Theoretical Guarantee (Proposition 5): Minimizing the bootstrap loss is equivalent to minimizing the distance to the true potential function, bounded from above by \(c(K,k,n) \cdot \|\boldsymbol{g}_\phi - \boldsymbol{g}_{\tau_k}\|_2^2\).

Full Training Objective

Formulated as an adversarial game, the solver \(S_\phi\) minimizes while the generator \(G_\theta\) maximizes:

\[\max_\theta \min_\phi \mathbb{E}_{\boldsymbol{z}}[\|\boldsymbol{g}_{\tau_k} - S_\phi(G_\theta(\boldsymbol{z}))\|_2^2]\]

Key Experimental Results

Experimental Settings

  • Cost functions: \(\|x-y\|^2\) (squared Euclidean), \(\|x-y\|\) (Euclidean), \(\arccos(\langle x,y\rangle)\) (spherical)
  • Training samples: 200M, resolutions from \(10\times10\) to \(64\times64\), \(\epsilon=0.01\)
  • Training time: ~35h (H100 GPU)
  • Test sets: MNIST (28²), CIFAR10 (28²), LFW (64²), Bears (64²), and cross-dataset evaluation

Sinkhorn Iterations (To reaching 1% relative error, \(c=\|x-y\|^2\))

Dataset UNOT Ones Initialization Gaussian Initialization
MNIST 3±5 16±9 10±7
CIFAR 3±6 80±22 52±19
LFW 7±8 78±20 35±14
Bear 4±6 41±16 25±13
LFW-Bear 4±6 53±18 29±13

Actual Speedup (\(c=\|x-y\|^2\), wall-clock time to reach 1% error)

Dataset UNOT (s) Ones (s) Speedup
CIFAR 9.5e-4 7.1e-3 7.4×
LFW 3.0e-3 1.5e-2 5.0×
Bear 2.6e-3 1.0e-2 3.8×
LFW-Bear 2.7e-3 1.2e-2 4.4×

UNOT significantly reduces the number of Sinkhorn iterations required for convergence across all datasets, achieving up to 7.4× actual speedup on CIFAR.

Highlights & Insights

  • First universal neural OT solver across datasets and resolutions: Perfectly combines the discretization invariance of FNO with the convergence theory of dual potentials.
  • Solid theoretical foundation: Rigorous proofs are provided for the universal approximation property of the generator (Theorem 3), the correctness of the bootstrap loss (Proposition 5), and the discrete-continuous potential convergence (Proposition 2).
  • Clever training paradigm: The adversarial bootstrap training avoids expensive computations of ground-truth Sinkhorn labels, requiring only \(k=5\) steps to provide effective gradient signals.
  • Preserves favorable properties of Sinkhorn: The output of UNOT can be directly used as initialization for Sinkhorn, remaining parallelizable and differentiable.
  • Support for non-Euclidean geometry: Seamlessly extends to spherical OT problems using SFNO.

Limitations & Future Work

  • Needs to train a separate model for each cost function \(c\) (with a fixed \(\epsilon=0.01\)).

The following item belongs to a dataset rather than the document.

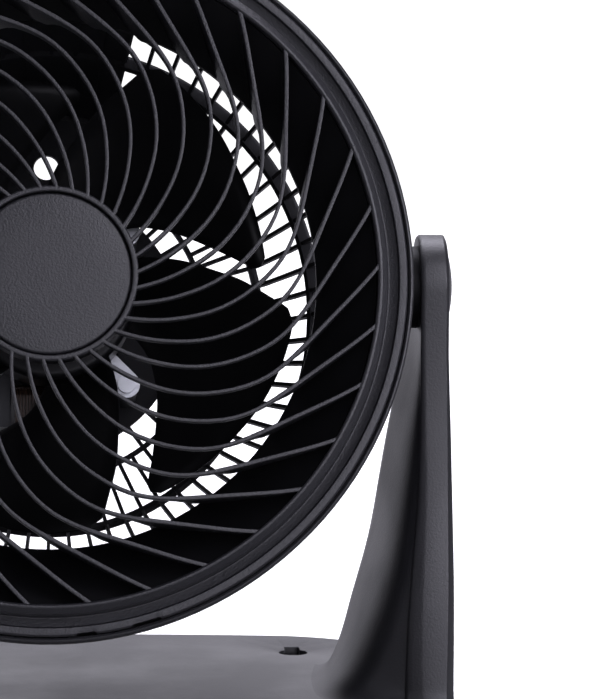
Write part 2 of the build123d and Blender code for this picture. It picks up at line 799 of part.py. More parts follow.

Generalizing to different \(\epsilon\) or different \(c\) requires additional training.
  • High training cost (200M samples, 35h on H100), leading to substantial up-front deployment investment.
  • Currently only validated in grid-based discretization scenarios (image-like), whereas the performance on unstructured point clouds remains under-explored.
  • The capability of FNO to capture high-frequency potential functions may be limited by the number of retained Fourier modes.
  • The speedup on simpler datasets such as MNIST is relatively small (1.25×), with the main gains concentrated on complex distributions.

Rating

  • Novelty: ⭐⭐⭐⭐⭐ — The OT solver framework combining FNO and adversarial bootstrapping is highly novel.
  • Experimental Thoroughness: ⭐⭐⭐⭐ — The experiments covering multiple cost functions, multiple datasets, generalizations, and ablations are relatively comprehensive.
  • Writing Quality: ⭐⭐⭐⭐⭐ — The structure is clear across theory, methodology, and experiments, with rigorous proofs.
  • Value: ⭐⭐⭐⭐ — Offers practical acceleration value for scenarios requiring large-scale, repetitive OT computation.